Application Considerations

Applications that utilize blowers and motorized impellers often require low profile, low noise and low power, with high reliability and ruggedness. From coolers and chillers to convection ovens and stove range venting ducts, blowers and motorized impellers need to operate quietly, withstand temperature extremes, resist moisture, and operate efficiently.

When specifying a blower or motorized impeller, an engineer must first understand the application’s required airflow rate and any resistance to that flow rate in the form of ductwork, filters, obstructions and more. This system resistance is often referred to as backpressure or head loss. It is vital to know a blower’s airflow rate capability in an open flow system with zero backpressure, a sealed system that is completely blocked, and everything in between. An application is best served by selecting the blower or motorized impeller that delivers the desired airflow rate performance with the least amount of input power.

There are several other things to consider when choosing a blower or motorized impeller for a design including size constraints, noise level, input voltage, fast dynamic response requirements, single speed versus speed modulation during operation, on-board controller versus external controller, and blower monitoring requirements, and future maintenance, just to name a few.


Maximum noise levels specified in acoustic noise standards for electronic and electrical devices depend greatly on the final location of the device. Noise levels are understandably most rigorous for units used inside. However, noise or loudness is a human perception. The volume of noise is a subjective term that tries to describe the strength of sound perception through our sense of hearing. Noise is measured in decibels (dB), and for all intensive purposes, dB levels of blowers and motorized impellers can be defined as:
• 3dB – barely noticeable
• 5dB – clearly noticeable
• 10dB – twice the volume (loud)
Noise is caused by a number of factors including blower speed, load, vortex shedding, turbulence, and vibration. Unwanted blower noise can be minimized by reducing the system impendence, minimizing airflow disturbances (clear pathways for air), optimum fan size and speed for the application (no overkill), consistent temperature, and optimum installation location to minimize vibration (isolation).


Blowers and motorized impellers must not only be able to take the hot and the cold, but also the wet and greasy. For example, commercial fryers require blowers meet Class B or Class F to handle high temperatures, as well as IP55-rated to protect from moisture and liquids. IP55-rated blowers are also vital in any refrigeration and freezer application, as condensation can easily damage a cooling unit and other electronics not properly protected from moisture.

Control Speed with Additional Functionality

Designs utilizing blowers with smart controls optimize performance, while also minimizing energy consumption. Smart thermal controls can reduce power consumption by as much 30%, while reducing noise levels, as the fans only operate at full speed when needed. Additional control options can include tachometer output, airflow monitors, locked rotor alarm, pulse width modulation (PWM) input, and constant speed controls. These intelligent control options allow the end users to better monitor their product operating temperatures and the airflow, while ensuring the fans are operating properly and at optimal conditions.
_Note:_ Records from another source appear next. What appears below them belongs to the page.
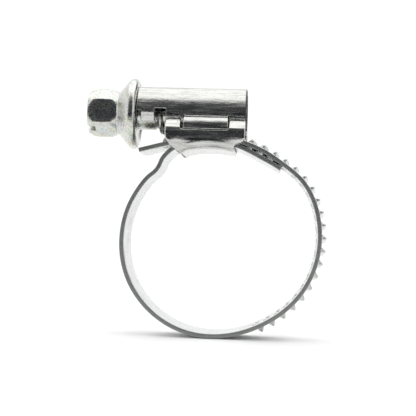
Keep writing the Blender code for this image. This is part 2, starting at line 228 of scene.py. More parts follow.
def spread(low, high, step):
    """Places from low to high, evenly spaced, no further apart than step."""
    count = max(1, math.ceil((high - low) / step - 1e-6))
    return [low + (high - low) * i / count for i in range(count + 1)]


def smoothstep(t):
    t = np.clip(t, 0.0, 1.0)
    return t * t * (3 - 2 * t)


def ring_grid(rows, closed=True):
    """Faces of a stack of equal rows of points; rows are rings when closed."""
    count = len(rows[0])
    faces = []
    for k in range(len(rows) - 1):
        for i in range(count if closed else count - 1):
            j = (i + 1) % count
            faces.append((k * count + i, k * count + j, (k + 1) * count + j, (k + 1) * count + i))
    return faces


# ---------------------------------------------------------------- band

def channel_point(degrees, radius=CHANNEL_RADIUS):
    angle = math.radians(degrees)
    return (CHANNEL_X + radius * math.sin(angle), CHANNEL_Z + radius * math.cos(angle))


def band_knots():
    """Points on the middle of the strip, from the tail, round the loop, to the tongue."""
    start = math.radians(CHANNEL_START)
    x, z = channel_point(CHANNEL_START)
    tail = [(x - d * math.cos(start), z + d * math.sin(start))
            for d in (TAIL_LENGTH, TAIL_LENGTH * 0.66, TAIL_LENGTH * 0.33)]
    threaded = [channel_point(a) for a in spread(CHANNEL_START, CHANNEL_END, 8.0)]
    loop = [
        (12.83, 9.25), (15.55, 3.28), (15.5, -3.28), (12.77, -9.23), (7.83, -13.47),
        (1.68, -15.75), (-5.03, -15.52), (-11.05, -12.27), (-15.01, -6.66), (-15.97, 0.02),
        (-14.82, 4.86), (-13.24, 7.7), (-11.89, 9.35),
    ]
    s_bend = [(-10.98, 10.13), (-10.34, 11.04), (-9.87, 12.16), (-9.25, 12.99), (-8.37, 13.8)]
    inner = CHANNEL_RADIUS - BAND_THICK - LAYER_GAP
    fixed = [channel_point(a, inner) for a in spread(-14.4, 13.6, 7.0)]
    tongue = [(5.07, 13.4), (6.68, 12.58), (8.3, 11.73), (9.28, 11.13)]
    return tail + threaded + loop + s_bend + fixed + tongue


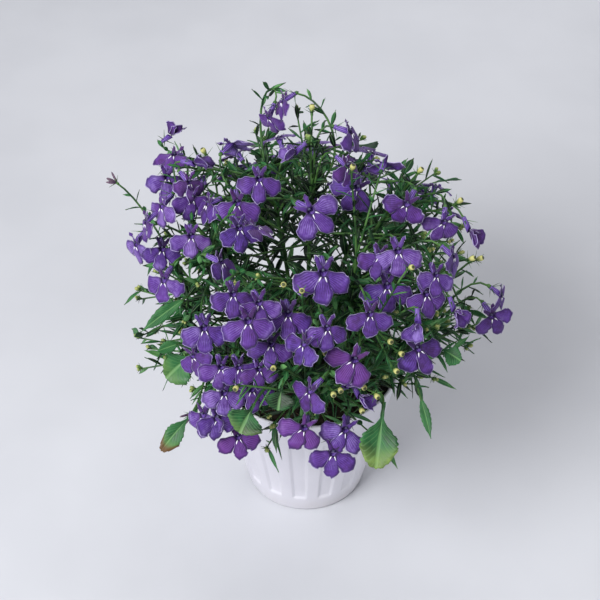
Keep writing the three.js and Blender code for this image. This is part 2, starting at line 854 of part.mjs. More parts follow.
// Spheres over a blade: shares of its length, how far apart across it, the largest radius and a margin
const leafCover = { shares: [0.14, 0.3, 0.45, 0.6, 0.75, 0.88, 0.98], gap: 1.5, radius: 1.3, margin: 0.3 };

function leafSpheres(leaf) {
  const found = [];
  for (const share of leafCover.shares) {
    const at = leaf.root.clone().addScaledVector(leaf.way, share * leaf.length);
    at.z -= leaf.droop * share * share;
    const wide = leaf.half * leafWidth(share, leaf.broad);
    const count = Math.max(1, Math.round(wide / leafCover.gap));
    const radius = Math.min(wide, leafCover.radius) + leafCover.margin;
    for (let i = 0; i < count; i += 1) {
      const across = count === 1 ? 0 : (2 * i / (count - 1) - 1) * (wide - 1);
      found.push({ at: at.clone().addScaledVector(leaf.side, across), radius });
    }
  }
  return found;
}

function leafAt(curve, share, spin, length, half) {
  const along = curve.getTangent(share);
  const level = new THREE.Vector3(-along.y, along.x, 0);
  if (level.length() < 0.05) {
    level.set(1, 0, 0);
  }
  level.normalize();
  const other = along.clone().cross(level);
  const away = level.clone().multiplyScalar(Math.cos(spin)).addScaledVector(other, Math.sin(spin));
  const way = along.clone().multiplyScalar(leafForward).addScaledVector(away, leafOutward).normalize();
  const side = along.clone().cross(away).normalize();
  return { root: curve.getPoint(share), way, side, length, half, droop: length * leafDroop, broad: false };
}

function addLeaves(stem, curve, shares, draw, longest) {
  shares.forEach((share, index) => {
    const start = draw() * 2 * Math.PI;
    const length = longest * (0.7 + 0.3 * draw());
    const half = leastHalfWidth + (mostHalfWidth - leastHalfWidth) * draw();
    const trials = Array.from({ length: leafTries }, (_, turn) => {
      const size = turn < fullSizeTries ? 1 : lateLeafSize;
      const spin = start + index * leafTurn + turn * leafTryTurn;
      const leaf = leafAt(curve, share, spin, length * size, half);
      return { leaf, spheres: leafSpheres(leaf) };
    });
    const found = firstClear(trials, stem.owner);
    if (found.clear) {
      keep(found.trial, stem.owner);
      stem.leaves.push(found.trial.leaf);
    }
  });
}

// Ways that a shoot can take from its stem to a place just inside the crown's surface
function shootTrials(stem, share, draw) {
  const start = stem.curve.getPoint(share);
  const tip = stem.curve.getPoint(1);
  const trials = [];
  for (let i = 0; i < shootTries; i += 1) {
    const turn = shootSpread * (draw() - 0.5);
    const free = 2 * Math.PI * draw();
    const angle = Math.hypot(tip.x, tip.y) > crownRadius / 4 ? Math.atan2(tip.y, tip.x) + turn : free;
    const height = start.z + shootRise * draw() - shootDrop;
    const out = new THREE.Vector3(Math.cos(angle) * crownRadius, Math.sin(angle) * crownRadius, height);
    const reach = crownRadius * (leastReach + (mostReach - leastReach) * draw()) / crownShare(out);
    const end = new THREE.Vector3(Math.cos(angle) * reach, Math.sin(angle) * reach, height);
    const span = Math.min(start.distanceTo(end), shootReach);
    end.sub(start).setLength(span).add(start);
    const first = start.clone().lerp(end, 1 / 3);
    const second = start.clone().lerp(end, 2 / 3);
    const curve = new THREE.CubicBezierCurve3(start, first, second, end);
    const skip = Math.min(buriedShare, buriedLength / span);
    trials.push({ curve, spheres: curveSpheres(curve, 1, shootRadius + coverMargin, skip, undefined) });
  }
  return trials;
}

function addShoots(stem, draw) {
  for (let i = 0; i < shootsPerStem; i += 1) {
    const share = firstShootShare + (lastShootShare - firstShootShare) * (i + draw()) / shootsPerStem;
    const found = firstClear(shootTrials(stem, share, draw), stem.owner);
    if (found.clear) {
      keep(found.trial, stem.owner);
      stem.shoots.push(found.trial.curve);
      addLeaves(stem, found.trial.curve, shootLeafShares, draw, shootLeafLength);
    }
  }
}

function addLargeLeaf(row, behind) {
  const [rootX, rootY, tipX, tipY, half, droop] = row;
  const trials = largeLeafDepths.map((lift) => {
    const depth = Math.min(crownDepth(rootX, rootY), crownDepth(tipX, tipY)) + lift;
    const root = seenAt(rootX, rootY, depth);
    const tip = seenAt(tipX, tipY, depth - 2);
    tip.z += droop;
    const side = tip.clone().sub(root).cross(toEye).normalize();
    if (behind) {
      [root, tip, side].forEach((vector) => vector.applyMatrix4(halfTurn));
    }
    const way = tip.clone().sub(root);
    const length = way.length();
    way.normalize();
    const leaf = { root, way, side, length, half, droop, broad: half > 3 };
    return { leaf, spheres: leafSpheres(leaf) };
  });
  const { trial } = firstClear(trials, 'none');
  const inside = trial.leaf.root.clone().addScaledVector(trial.leaf.way, 0.8);
  const stem = addBranch(stemsNear(inside).slice(0, 4), inside, trial.leaf.way, undefined);
  keep(trial, stem.owner);
  stem.largeLeaves.push(trial.leaf);
}

// The whole plant

const bloomGroups = [...placeFrontBlooms(), ...placeBackBlooms()];

const stems = [];
for (const ring of stemRings) {
  for (let i = 0; i < ring.count; i += 1) {
    const angle = THREE.MathUtils.degToRad(ring.firstAngle + i * 360 / ring.count);
    const curve = stemCurve(angle, ring);
    const owner = `stem_${stems.length + 1}`;
    const trial = { spheres: curveSpheres(curve, stemSteps, stemRadius + coverMargin, 0, undefined) };
    trial.spheres.forEach((one) => { one.buried = true; });
    keep(trial, owner);
    stems.push({ owner, curve, branches: [], leaves: [], largeLeaves: [], buds: [], closed: [], shoots: [] });
  }
}

for (const group of bloomGroups) {
  for (const bloom of group.blooms) {
    const end = tubeFoot(bloom, seatGap);
    addBranch(stemsNear(end).slice(0, 4), end, tubeWay(bloom), group.owner);
  }
}

for (const row of closedBlooms) {
  addClosedBloom(row);
}

for (const row of largeLeaves) {
  addLargeLeaf(row, false);
}
for (const row of backLeaves) {
  addLargeLeaf(row, true);
}

for (const [x, y] of frontBuds) {
  const trials = budDepths.map((lift) => {
    const at = seenAt(x, y, crownDepth(x, y) + lift);
    return { at, spheres: [{ at, radius: budRadius * 1.5 }] };
  });
  const { trial } = firstClear(trials, 'none');
  const way = trial.at.clone().sub(heart).normalize();
  const stem = addBranch(stemsNear(trial.at).slice(0, 4), trial.at, way, undefined);
  keep(trial, stem.owner);
  stem.buds.push({ at: trial.at, way });
}

const draw = draws(leafSeed);
for (const stem of stems) {
  addLeaves(stem, stem.curve, stemLeafShares, draw, stemLeafLength);
}

const shootDraw = draws(leafSeed + 13);
for (const stem of stems) {
  addShoots(stem, shootDraw);
}

function budBody(bud, radius, stretch) {
  const turn = new THREE.Quaternion().setFromUnitVectors(new THREE.Vector3(0, 0, 1), bud.way);
  const egg = new THREE.OctahedronGeometry(radius, 0).scale(1, 1, stretch).applyQuaternion(turn);
  return solid(egg.translate(bud.at.x, bud.at.y, bud.at.z));
}

function stemBody(stem) {
  const bodies = [solid(tubeAlong(stem.curve, stemRadius, 4, stemSteps))];
  for (const branch of stem.branches) {
    const line = tubeAlong(branch.curve, branchRadius, 3, branch.steps);
    bodies.push(solid(flaredEnd(line, branch.curve.getPoint(1), branchRadius)));
  }
  bodies.push(...stem.shoots.map((curve) => solid(tubeAlong(curve, shootRadius, 3, 1))));
  bodies.push(...stem.buds.map((bud) => budBody(bud, budRadius, budStretch)));
  bodies.push(...stem.closed.map((bud) => budBody(bud, closedRadius, closedStretch)));
  bodies.push(...stem.leaves.map(smallLeafBody));
  bodies.push(...stem.largeLeaves.map(leafBody));
  return wholeOf(joined(bodies));
}

addPiece('pot', potBody(), materials.pot);
addPiece('soil', soilBody(stems.map((stem) => stem.curve.getPoint(0))), materials.soil);
for (const stem of stems) {
  addPiece(stem.owner, stemBody(stem), materials.leaf);
}
for (const group of bloomGroups) {
  addPiece(group.owner, joined(group.blooms.map(bloomBody)), materials.bloom);
}

export default object;
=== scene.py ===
import math

import bmesh
import bpy
import numpy as np
from mathutils import Matrix, Vector, noise


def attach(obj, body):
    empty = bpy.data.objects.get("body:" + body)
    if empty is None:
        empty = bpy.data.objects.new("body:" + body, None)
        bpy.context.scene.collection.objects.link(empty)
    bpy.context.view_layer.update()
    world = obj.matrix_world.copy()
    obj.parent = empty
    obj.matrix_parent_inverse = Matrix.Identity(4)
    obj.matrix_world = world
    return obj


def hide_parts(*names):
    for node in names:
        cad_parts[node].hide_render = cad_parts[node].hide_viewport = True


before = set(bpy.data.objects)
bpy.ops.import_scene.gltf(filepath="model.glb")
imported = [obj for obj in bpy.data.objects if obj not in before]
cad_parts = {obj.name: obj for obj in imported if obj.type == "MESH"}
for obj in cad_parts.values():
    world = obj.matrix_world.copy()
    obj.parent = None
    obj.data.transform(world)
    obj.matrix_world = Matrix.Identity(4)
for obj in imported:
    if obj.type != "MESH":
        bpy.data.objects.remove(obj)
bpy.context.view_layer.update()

mm = 0.001
fullTurn = 2 * math.pi
print("frame loaded,", len(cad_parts), "nodes")


def newObject(name, data):
    made = bpy.data.objects.new(name, data)
    bpy.context.scene.collection.objects.link(made)
    return made


def meshFrom(bm, name):
    mesh = bpy.data.meshes.new(name)
    bm.to_mesh(mesh)
    bm.free()
    return mesh


# The camera, and the way from a place in the 600 x 600 picture to a place in space

camera = {
    "elevation": 43, "distance": 583.3, "target": (-2.5, 0, 97.8), "sensor": 36,
    "focal": 1500, "middle": 300,    # in pixels of the picture
}
rise = math.radians(camera["elevation"])
toEye = np.array([0, -math.cos(rise), math.sin(rise)])
viewUp = np.array([0, math.sin(rise), math.cos(rise)])
viewRight = np.array([1.0, 0, 0])
eye = np.array(camera["target"]) + toEye * camera["distance"]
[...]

Airflow monitors provide a cost-effective method for monitoring and maintaining proper airflow in AC and DC blower applications, particularly those utilizing a filter. These modules indicate airflow, and more importantly, a lack thereof, with an optical LED and/or audible-alarm when airflow falls below 8.2 ft/s due to fan filter clogs or interference with the fan blade. With a longoperating life of more than 100,000 cycles, airflow monitors are rated to IP20, NEMA 1 certified, and have an operating temperature range of -20°C to 50°C. Able to mount via clip or clamp to any grill, airflow monitors are field retrofittable and can install perpendicular to the front or the
intake side of the fan.


When selecting the correct cooling solution, it is best to take a systems approach. Knowing the required airflow and system resistance, in addition to noise, power, environmental rating, speed, and size/footprint requirements ensures the right blower or motorized impeller is implemented. However, the most urgent design objective is to meet increasing demands for energy efficiency. It is important to avoid using oversized fans that use too much energy, create too much noise, cause stress on the system and risk unstable operation. And implementing smart thermal controls to the
right sized blower drastically reduces power consumption. By better understanding the system, designers can appropriately select the best blower or motorized impeller for their application.